* [Task to complete]: Using the records below, quote only the span that opens with the line containing "driver_cover();" and closes with the line containing "obj.parent = empty", exactly and inclusively.

##### Extracted data

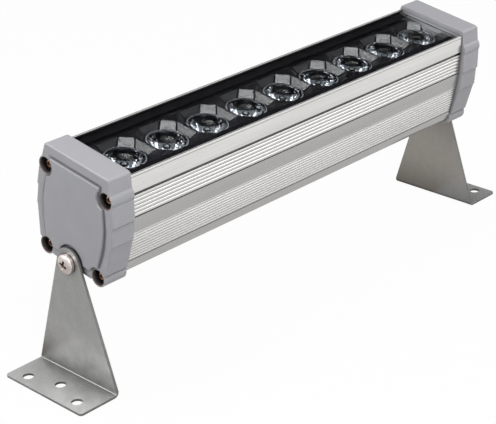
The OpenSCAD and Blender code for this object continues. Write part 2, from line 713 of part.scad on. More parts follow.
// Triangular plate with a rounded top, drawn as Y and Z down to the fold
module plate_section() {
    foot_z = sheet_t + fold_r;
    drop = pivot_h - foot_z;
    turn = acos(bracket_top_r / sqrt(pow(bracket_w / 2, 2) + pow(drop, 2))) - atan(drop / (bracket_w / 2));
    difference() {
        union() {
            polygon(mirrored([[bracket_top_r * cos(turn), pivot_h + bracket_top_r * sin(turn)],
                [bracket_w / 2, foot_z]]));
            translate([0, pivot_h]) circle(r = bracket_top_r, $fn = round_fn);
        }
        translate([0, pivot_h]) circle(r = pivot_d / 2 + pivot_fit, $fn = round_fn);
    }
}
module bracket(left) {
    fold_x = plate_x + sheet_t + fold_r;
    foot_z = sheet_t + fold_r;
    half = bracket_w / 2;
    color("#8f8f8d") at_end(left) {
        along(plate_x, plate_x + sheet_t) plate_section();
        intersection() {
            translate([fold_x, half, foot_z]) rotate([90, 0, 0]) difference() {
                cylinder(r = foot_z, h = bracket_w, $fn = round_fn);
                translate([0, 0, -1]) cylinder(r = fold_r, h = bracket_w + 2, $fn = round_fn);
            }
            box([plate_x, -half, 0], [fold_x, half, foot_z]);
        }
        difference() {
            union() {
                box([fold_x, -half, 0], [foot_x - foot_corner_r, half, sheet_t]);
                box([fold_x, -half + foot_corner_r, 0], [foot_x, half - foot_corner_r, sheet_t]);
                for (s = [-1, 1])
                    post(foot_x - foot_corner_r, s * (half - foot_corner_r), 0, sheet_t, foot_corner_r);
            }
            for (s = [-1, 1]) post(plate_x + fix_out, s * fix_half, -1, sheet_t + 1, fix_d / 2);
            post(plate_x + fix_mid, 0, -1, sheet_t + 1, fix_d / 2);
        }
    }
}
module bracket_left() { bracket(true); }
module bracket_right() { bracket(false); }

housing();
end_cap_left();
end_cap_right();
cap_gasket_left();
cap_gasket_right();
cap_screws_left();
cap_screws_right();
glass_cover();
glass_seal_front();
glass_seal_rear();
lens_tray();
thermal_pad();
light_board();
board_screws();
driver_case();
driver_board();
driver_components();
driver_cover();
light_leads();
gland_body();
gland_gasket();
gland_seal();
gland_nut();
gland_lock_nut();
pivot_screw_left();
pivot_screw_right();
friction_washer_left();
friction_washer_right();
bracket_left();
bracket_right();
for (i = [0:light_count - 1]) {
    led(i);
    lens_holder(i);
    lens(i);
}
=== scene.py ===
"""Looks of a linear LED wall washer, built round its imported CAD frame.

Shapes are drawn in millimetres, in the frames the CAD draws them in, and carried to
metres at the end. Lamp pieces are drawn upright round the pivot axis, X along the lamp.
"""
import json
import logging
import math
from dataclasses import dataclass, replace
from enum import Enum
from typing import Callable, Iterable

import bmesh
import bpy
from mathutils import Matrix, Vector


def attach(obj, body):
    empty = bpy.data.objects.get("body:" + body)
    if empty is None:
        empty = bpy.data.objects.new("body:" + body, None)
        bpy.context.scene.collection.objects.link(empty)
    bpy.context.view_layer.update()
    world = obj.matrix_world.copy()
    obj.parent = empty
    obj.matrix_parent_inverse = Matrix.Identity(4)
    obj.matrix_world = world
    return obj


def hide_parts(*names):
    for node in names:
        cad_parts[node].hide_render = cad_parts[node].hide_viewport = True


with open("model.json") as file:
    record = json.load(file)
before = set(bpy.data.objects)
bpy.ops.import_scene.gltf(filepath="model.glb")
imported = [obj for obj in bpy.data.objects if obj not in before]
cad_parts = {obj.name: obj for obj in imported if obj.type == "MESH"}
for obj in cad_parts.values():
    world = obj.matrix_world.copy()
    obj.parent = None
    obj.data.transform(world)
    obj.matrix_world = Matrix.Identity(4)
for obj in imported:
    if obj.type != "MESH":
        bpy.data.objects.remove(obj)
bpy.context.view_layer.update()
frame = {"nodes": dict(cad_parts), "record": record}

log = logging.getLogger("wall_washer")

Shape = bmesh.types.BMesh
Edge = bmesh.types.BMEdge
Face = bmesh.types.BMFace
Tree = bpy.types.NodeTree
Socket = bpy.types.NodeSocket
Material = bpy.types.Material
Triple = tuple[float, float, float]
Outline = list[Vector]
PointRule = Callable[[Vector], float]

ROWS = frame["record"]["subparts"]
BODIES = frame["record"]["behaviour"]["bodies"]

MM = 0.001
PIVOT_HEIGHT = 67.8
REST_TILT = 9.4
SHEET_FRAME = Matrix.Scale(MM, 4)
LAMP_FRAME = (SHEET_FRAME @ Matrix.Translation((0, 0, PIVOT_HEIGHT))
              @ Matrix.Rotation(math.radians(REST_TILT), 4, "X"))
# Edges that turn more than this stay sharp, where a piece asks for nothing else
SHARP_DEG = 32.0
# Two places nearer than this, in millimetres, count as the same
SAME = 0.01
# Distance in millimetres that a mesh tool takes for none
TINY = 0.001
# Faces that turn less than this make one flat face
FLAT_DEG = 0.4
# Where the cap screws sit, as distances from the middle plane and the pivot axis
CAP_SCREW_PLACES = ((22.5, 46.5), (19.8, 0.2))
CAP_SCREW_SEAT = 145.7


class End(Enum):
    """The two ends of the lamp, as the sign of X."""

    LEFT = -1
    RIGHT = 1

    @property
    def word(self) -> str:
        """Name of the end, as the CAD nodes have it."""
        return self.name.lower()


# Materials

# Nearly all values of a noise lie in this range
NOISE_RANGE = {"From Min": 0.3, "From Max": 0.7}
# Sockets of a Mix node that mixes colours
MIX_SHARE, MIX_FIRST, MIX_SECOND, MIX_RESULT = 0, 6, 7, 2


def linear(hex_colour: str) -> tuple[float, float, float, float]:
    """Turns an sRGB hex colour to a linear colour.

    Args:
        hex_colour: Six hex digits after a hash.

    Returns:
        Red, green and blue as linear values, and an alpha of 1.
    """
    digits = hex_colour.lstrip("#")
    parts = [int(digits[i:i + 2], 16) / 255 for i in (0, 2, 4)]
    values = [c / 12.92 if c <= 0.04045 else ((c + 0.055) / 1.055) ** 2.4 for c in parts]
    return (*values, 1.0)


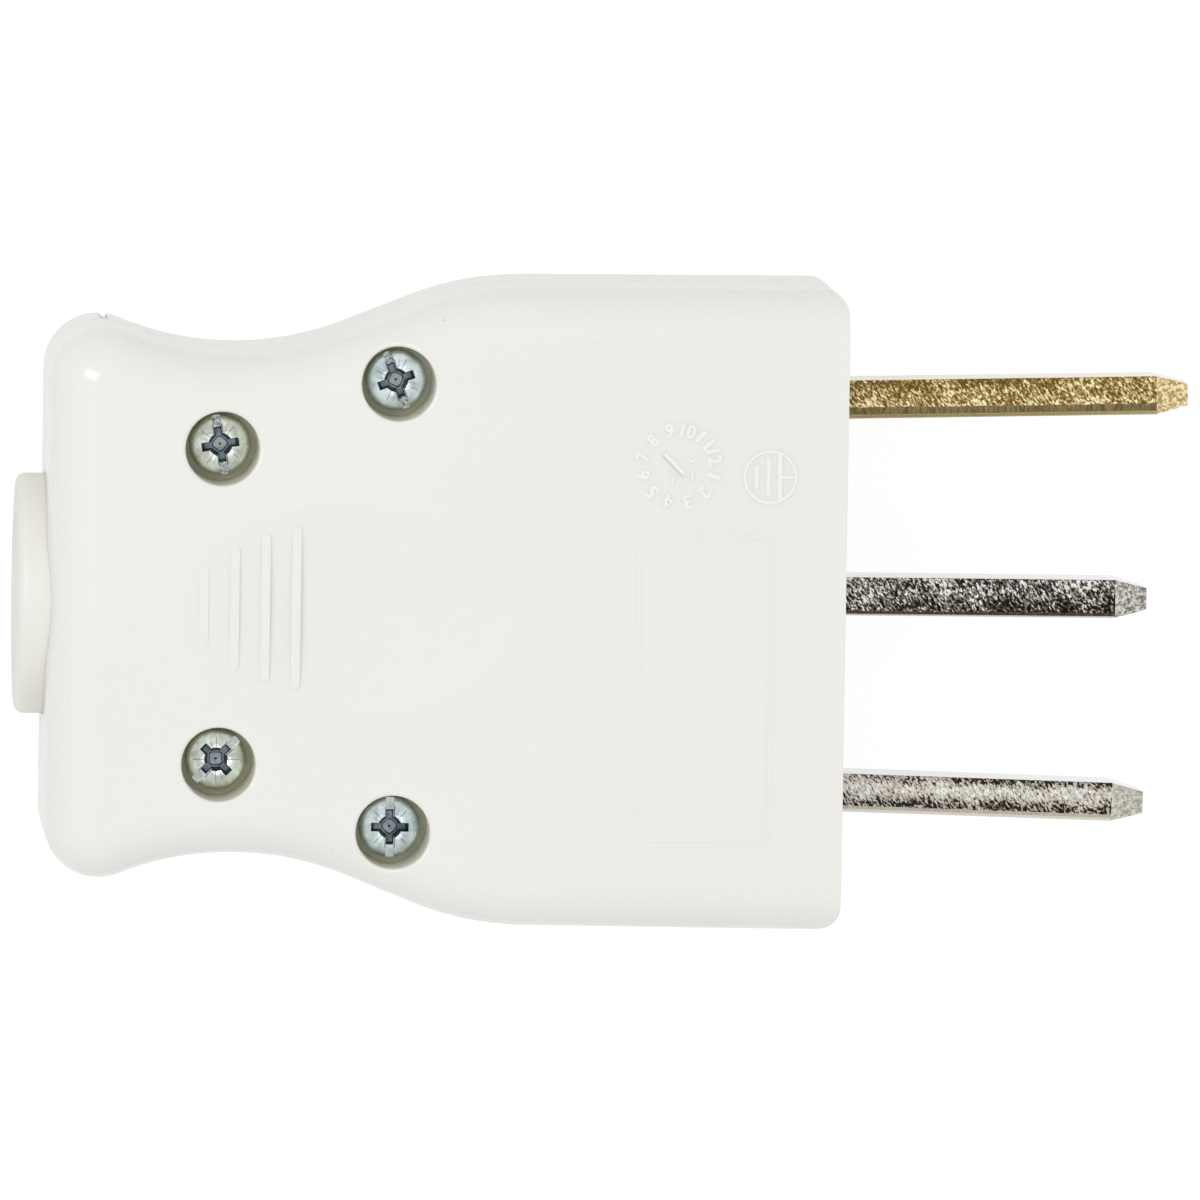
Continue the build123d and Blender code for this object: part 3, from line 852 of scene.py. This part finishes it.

##########

* [Completed exercise]:
driver_cover();
light_leads();
gland_body();
gland_gasket();
gland_seal();
gland_nut();
gland_lock_nut();
pivot_screw_left();
pivot_screw_right();
friction_washer_left();
friction_washer_right();
bracket_left();
bracket_right();
for (i = [0:light_count - 1]) {
    led(i);
    lens_holder(i);
    lens(i);
}
=== scene.py ===
"""Looks of a linear LED wall washer, built round its imported CAD frame.

Shapes are drawn in millimetres, in the frames the CAD draws them in, and carried to
metres at the end. Lamp pieces are drawn upright round the pivot axis, X along the lamp.
"""
import json
import logging
import math
from dataclasses import dataclass, replace
from enum import Enum
from typing import Callable, Iterable

import bmesh
import bpy
from mathutils import Matrix, Vector


def attach(obj, body):
    empty = bpy.data.objects.get("body:" + body)
    if empty is None:
        empty = bpy.data.objects.new("body:" + body, None)
        bpy.context.scene.collection.objects.link(empty)
    bpy.context.view_layer.update()
    world = obj.matrix_world.copy()
    obj.parent = empty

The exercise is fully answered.